Open Source Kinect Fusion - Instant Interactive 3D Models
Written by Harry Fairhead
Sunday, 15 January 2012
Kinect is an amazing piece of hardware, but without software it is nothing. KinectFusion is the most exciting Kinect application yet. Now with the release of the Point Cloud Library, an open source project, we can all make use of this realtime 3D model builder. Here's a video that explains how it all works.
Back in August 2011 Microsoft demonstrated the Kinect being used as a hand-held 3D scanner at SIGGRAPH KinectFusion.
As the Kinect was scanned around the room it seemed to "paint" a 3D model in the manner of a flashlight illuminating different parts of the scene. It was clear from the demonstration and the videos that it was fast, and repeated scanning improved the accuracy and removed noise points.

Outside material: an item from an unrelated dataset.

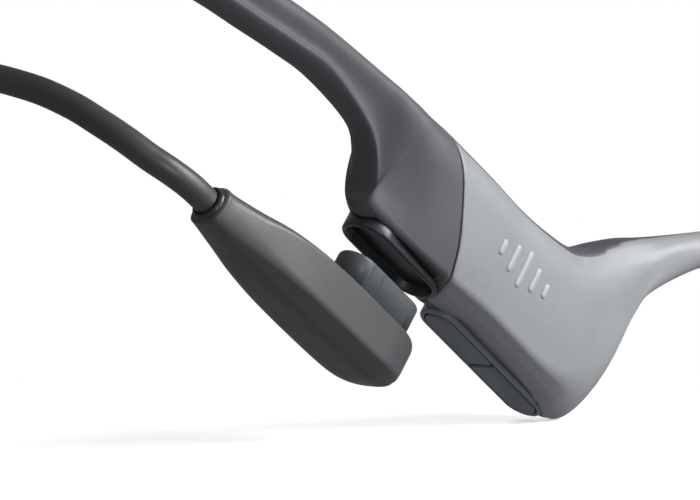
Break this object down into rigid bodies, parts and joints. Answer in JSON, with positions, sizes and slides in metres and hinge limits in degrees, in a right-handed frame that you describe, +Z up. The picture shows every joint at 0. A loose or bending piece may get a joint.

The 3D model that was created could be used in all sorts of creative ways including virtual reality and augmented reality. With a 3D model it is possible to simulate how other objects and fluids would move within the scene and then overlay this on the video. So you could throw a virtual bucket of paint onto the scene and it would flow as determined by the 3D model.
All in all this is remarkable stuff and it is cheap - needing only a Kinect and a GPU to do the computation.
The only problem is that Microsoft hasn't, and may never, released the code. The good news is that now there is an open source implementation of KinectFusion. The Point Cloud Library is an open source project about 3D processing in general. The PCL framework has routines that implement filtering, feature estimation, surface reconstruction, registration, model fitting and segmentation. It also has higher level operations such as mapping and object recognition.
Now we have an implementation of KinectFusion based on the scientific paper that describes the algorithm in some detail. It is still being developed but you can see that it works in the video (the top right-hand panel is the 3D model):
Notice how objects seem to "melt" and "freeze" into the model as they are added and removed. This is all part of the averaging process that removes noise.
If you want to know how it works in detail then you can read the paper by Microsoft Research. To help you get started we have a video that uses extracts from existing videos to explain how the Fusion algorithm works:
If you are looking for an exciting area to get involved in then this is it. The ability to build a 3D model in realtime, and at a realistic cost, is a step change in technology and it will make it possible to do things that only a few months ago were unthinkable. You can now scan an entire house interior and let a robot use the model to navigate while it collects data to refine the model. As they say "this is limited only by your imagination".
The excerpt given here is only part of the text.